(Excerpt from a dataset)
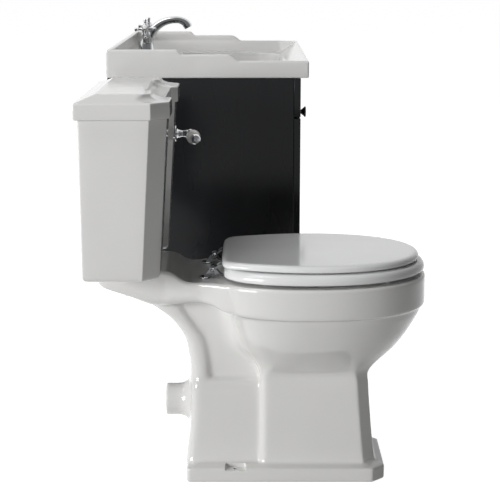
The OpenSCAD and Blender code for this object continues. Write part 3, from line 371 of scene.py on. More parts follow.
zinc = newFinish("zincSteel")
streak = zinc.spread(zinc.noise(180.0, 4.0, (1.0, 0.06, 1.0)))
zincSteel = zinc.close(
    Base_Color=zinc.between(streak, (0.42, 0.43, 0.44), (0.56, 0.57, 0.58)), Metallic=1.0,
    Roughness=0.3 + streak * 0.15, Normal=zinc.bump(streak, 0.1, 0.0003))

slotFinish = {
    "glazed_china": glazedChina, "seat_plastic": mouldedSeat, "china_trim": glazedChina,
    "chrome_metal": polishedChrome, "brass_fixings": turnedBrass, "rubber_seals": sealRubber,
    "grey_plastic": greyPlastic, "white_plastic": whitePlastic, "black_plastic": blackPlastic,
    "dark_lacquer": charcoalLacquer, "black_metal": blackMetal, "grey_board": greyBoard,
    "zinc_steel": zincSteel}
nodeSlot = {part["node"]: part["material_slot"] for part in frame["record"]["subparts"]}
for name, part in frame["nodes"].items():  # every part keeps its mesh and gets its finish
    for place in part.material_slots:
        place.material = slotFinish[nodeSlot[name]]
print("finishes made:", len(slotFinish))


def dress(made, body, slot, *nodes):
    made.data.materials.clear()
    made.data.materials.append(slotFinish[slot])
    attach(made, body)
    if nodes:
        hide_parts(*nodes)
    return made


pan = {
    "voxel": 2.6,        # fineness of the casting
    "softRounds": 5,     # how far its edges are rounded
    "filletRounds": 36,  # how far the joins behind the column are filled
    "cornerRounds": 40,  # how far the join of the web and the bowl is filled
    "thin": 0.4,         # share of the faces kept
    "edgeSteps": 24,     # points along each side of the column
    "rimCentre": 445,    # from the wall to the middle of the bowl
    "bolt": (75, 85),    # from the middle and from the wall to the cistern's bolts
    "hinge": (71, 243),  # the same to the hinge posts
    "screw": (92, 302),  # the same to the floor screws
    "spigot": 146,       # height of the outlet
    "boltRoom": (26, 42),  # pocket for the bolts' wing nuts, across and along
    "hingeRoom": 30}     # pocket for the hinge nuts, across

middle = np.array([0, -pan["rimCentre"]])


def ovalAt(angles, width, front, back, n, m):  # the oval's points at given angles round its middle
    line = ovalLine(width, front, back, pan["rimCentre"], n, m, 720) - middle
    whole = 2 * math.pi
    turns = np.unwrap(np.arctan2(line[:, 1], line[:, 0])) % whole
    order = np.argsort(turns)
    radius = np.interp(angles % whole, turns[order], np.hypot(*line.T)[order], period=whole)
    return middle + np.column_stack([radius * np.cos(angles), radius * np.sin(angles)])


def columnLine(w, front, back, cut, rear, edge):  # a box with its two front corners cut off
    right = [(w - cut, -front), (w, -front + cut), (w, -back)]
    corners = [(-x, y) for x, y in right[::-1]] + right
    return roundedLine(corners, [rear, edge, edge, edge, edge, rear], 6, pan["edgeSteps"])


def angleOf(line):
    return np.arctan2(*(line - middle).T[::-1])


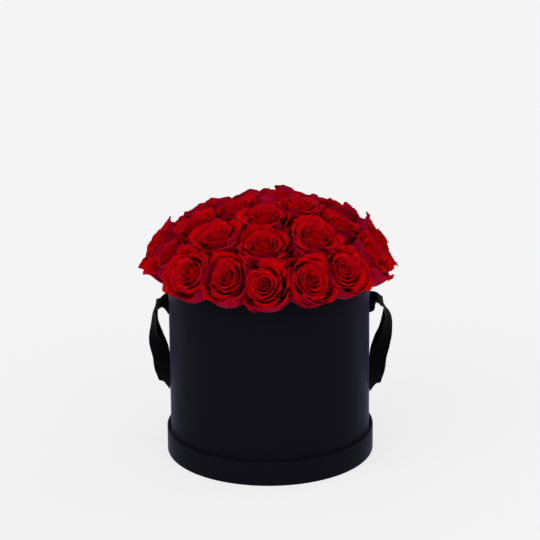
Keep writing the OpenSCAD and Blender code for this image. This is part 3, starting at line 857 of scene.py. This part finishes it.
class FLOWERBOX_OT_stage(bpy.types.Operator):
    """Set the floor, the lamps and the camera"""
    bl_idname = "flowerbox.stage"
    bl_label = "Stage"

    def execute(self, context):
        scene = context.scene
        scene.view_settings.view_transform = "Standard"
        self.floor()
        self.lamps(scene)
        self.camera(scene)
        return {"FINISHED"}

    def floor(self):
        """Pale ground, wide enough to fill the view."""
        mesh = bpy.data.meshes.new("floor")
        half = 8.0
        corners = [(-half, -half, 0), (half, -half, 0), (half, half, 0), (-half, half, 0)]
        mesh.from_pydata(corners, [], [(0, 1, 2, 3)])
        obj = bpy.data.objects.new("floor", mesh)
        bpy.context.scene.collection.objects.link(obj)
        made, tree = material("pale_floor")
        # to the camera the floor is partly the plain backdrop colour, so that its shadows stay faint
        path = node(tree, "ShaderNodeLightPath")
        plain = node(tree, "ShaderNodeMath", {"operation": "MULTIPLY"}, {
            0: path.outputs["Is Camera Ray"], 1: 0.8})
        matte = node(tree, "ShaderNodeBsdfDiffuse", inputs={"Color": linear("#F4F4F4")})
        glow = node(tree, "ShaderNodeEmission", inputs={"Color": linear("#F4F4F4")})
        shader = node(tree, "ShaderNodeMixShader", inputs={
            0: plain.outputs["Value"], 1: matte.outputs[0], 2: glow.outputs[0]})
        finish(tree, shader)
        dress(obj, made)

    def lamps(self, scene):
        """Even world light with a wide soft key from the left, a fill from the right and an edge light.
        On the floor their shares add up to about 1, so a colour shows about as it is written."""
        for name, turn, height, spread, strength in (
                ("key", -48, 36, 55, 1.0), ("fill", 40, 30, 60, 0.6), ("edge", 118, 22, 50, 0.5)):
            lamp = bpy.data.lights.new(name, "SUN")
            lamp.energy = strength
            lamp.angle = radians(spread)
            obj = bpy.data.objects.new(name, lamp)
            towards = Vector((sin(radians(turn)) * cos(radians(height)),
                              -cos(radians(turn)) * cos(radians(height)), sin(radians(height))))
            obj.rotation_euler = towards.to_track_quat("Z", "Y").to_euler()
            scene.collection.objects.link(obj)
        world = bpy.data.worlds.new("studio")
        world.use_nodes = True
        tree = world.node_tree
        tree.nodes.clear()
        path = node(tree, "ShaderNodeLightPath")
        mirrored = node(tree, "ShaderNodeMath", {"operation": "MAXIMUM"}, {
            0: path.outputs["Is Camera Ray"], 1: path.outputs["Is Glossy Ray"]})
        seen = node(tree, "ShaderNodeMath", {"operation": "MAXIMUM"}, {
            0: mirrored.outputs["Value"], 1: path.outputs["Is Transmission Ray"]})
        # the backdrop is seen brighter than it lights
        strength = node(tree, "ShaderNodeMapRange", inputs={
            "Value": seen.outputs["Value"], "To Min": 0.665, "To Max": 0.9})
        light = node(tree, "ShaderNodeBackground", inputs={
            "Color": linear("#FFFFFF"), "Strength": strength.outputs["Result"]})
        node(tree, "ShaderNodeOutputWorld", inputs={"Surface": light.outputs[0]})
        scene.world = world

    def camera(self, scene):
        """Camera 2.78 m away, 19.2 degrees above the floor, aimed close to the wall's rim."""
        elevation, roll, distance = radians(19.2026), radians(-0.49074), 2.77688
        aim = Vector((1.197 * MM, 0, 188.12 * MM))
        back = Vector((0, -cos(elevation), sin(elevation)))
        level = Vector((1, 0, 0))
        above = level.cross(-back)
        right = level * cos(roll) + above * sin(roll)
        up = above * cos(roll) - level * sin(roll)
        lens = bpy.data.cameras.new("camera")
        lens.sensor_width = 36.0
        lens.lens = 186.55
        lens.clip_end = 50.0
        obj = bpy.data.objects.new("camera", lens)
        obj.matrix_world = Matrix((right, up, back)).transposed().to_4x4()
        obj.location = aim + back * distance
        scene.collection.objects.link(obj)
        scene.camera = obj


class FLOWERBOX_PT_panel(bpy.types.Panel):
    """Settings and operators in the sidebar of the 3D view"""
    bl_label = "Flower Box"
    bl_idname = "FLOWERBOX_PT_panel"
    bl_space_type = "VIEW_3D"
    bl_region_type = "UI"
    bl_category = "Flower Box"

    def draw(self, context):
        for group in ("flowerbox_board", "flowerbox_ribbon", "flowerbox_roses"):
            column = self.layout.column()
            settings = getattr(context.scene, group)
            for key in settings.bl_rna.properties.keys():
                if key not in ("rna_type", "name"):
                    column.prop(settings, key)
        for operator in OPERATORS:
            self.layout.operator(operator.bl_idname)


OPERATORS = (FLOWERBOX_OT_stage, FLOWERBOX_OT_board, FLOWERBOX_OT_ribbons, FLOWERBOX_OT_filling,
             FLOWERBOX_OT_roses)
GROUPS = {"flowerbox_board": FLOWERBOX_PG_board, "flowerbox_ribbon": FLOWERBOX_PG_ribbon,
          "flowerbox_roses": FLOWERBOX_PG_roses}
CLASSES = tuple(GROUPS.values()) + OPERATORS + (FLOWERBOX_PT_panel,)


def register():
    """Adds the classes and their settings on the scene."""
    for cls in CLASSES:
        bpy.utils.register_class(cls)
    for name, group in GROUPS.items():
        setattr(bpy.types.Scene, name, bpy.props.PointerProperty(type=group))


def unregister():
    """Takes the settings and the classes away again."""
    for name in GROUPS:
        delattr(bpy.types.Scene, name)
    for cls in reversed(CLASSES):
        bpy.utils.unregister_class(cls)


def main():
    """Builds the stage and every piece."""
    register()
    bpy.ops.flowerbox.stage()
    bpy.ops.flowerbox.board()
    bpy.ops.flowerbox.ribbons()
    bpy.ops.flowerbox.filling()
    bpy.ops.flowerbox.roses()


if __name__ == "__main__":
    main()
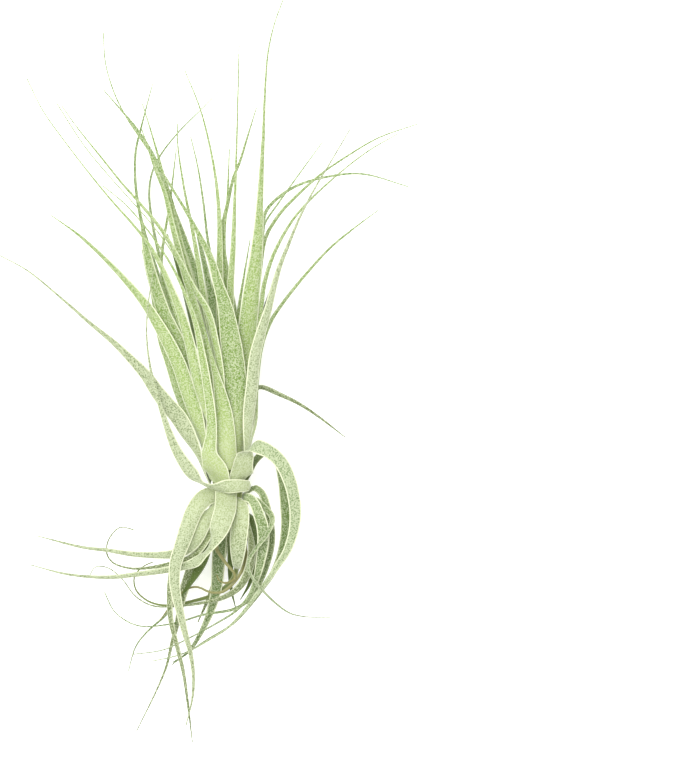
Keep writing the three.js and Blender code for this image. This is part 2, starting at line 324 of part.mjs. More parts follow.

* **Work to complete**: Only the lines from the first line of the records through the line containing "return made" should be repeated, exactly as they appear.

* **Answer to this problem**:
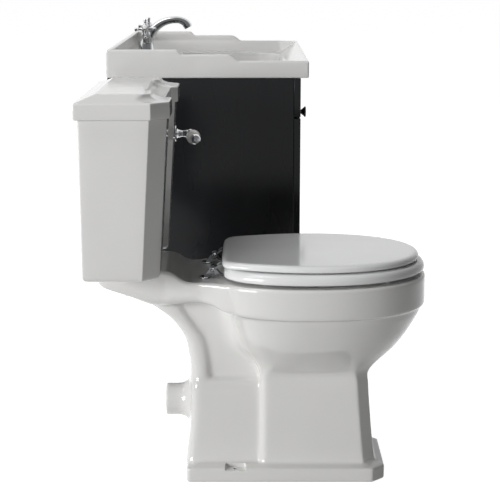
The OpenSCAD and Blender code for this object continues. Write part 3, from line 371 of scene.py on. More parts follow.
zinc = newFinish("zincSteel")
streak = zinc.spread(zinc.noise(180.0, 4.0, (1.0, 0.06, 1.0)))
zincSteel = zinc.close(
    Base_Color=zinc.between(streak, (0.42, 0.43, 0.44), (0.56, 0.57, 0.58)), Metallic=1.0,
    Roughness=0.3 + streak * 0.15, Normal=zinc.bump(streak, 0.1, 0.0003))

slotFinish = {
    "glazed_china": glazedChina, "seat_plastic": mouldedSeat, "china_trim": glazedChina,
    "chrome_metal": polishedChrome, "brass_fixings": turnedBrass, "rubber_seals": sealRubber,
    "grey_plastic": greyPlastic, "white_plastic": whitePlastic, "black_plastic": blackPlastic,
    "dark_lacquer": charcoalLacquer, "black_metal": blackMetal, "grey_board": greyBoard,
    "zinc_steel": zincSteel}
nodeSlot = {part["node"]: part["material_slot"] for part in frame["record"]["subparts"]}
for name, part in frame["nodes"].items():  # every part keeps its mesh and gets its finish
    for place in part.material_slots:
        place.material = slotFinish[nodeSlot[name]]
print("finishes made:", len(slotFinish))


def dress(made, body, slot, *nodes):
    made.data.materials.clear()
    made.data.materials.append(slotFinish[slot])
    attach(made, body)
    if nodes:
        hide_parts(*nodes)
    return made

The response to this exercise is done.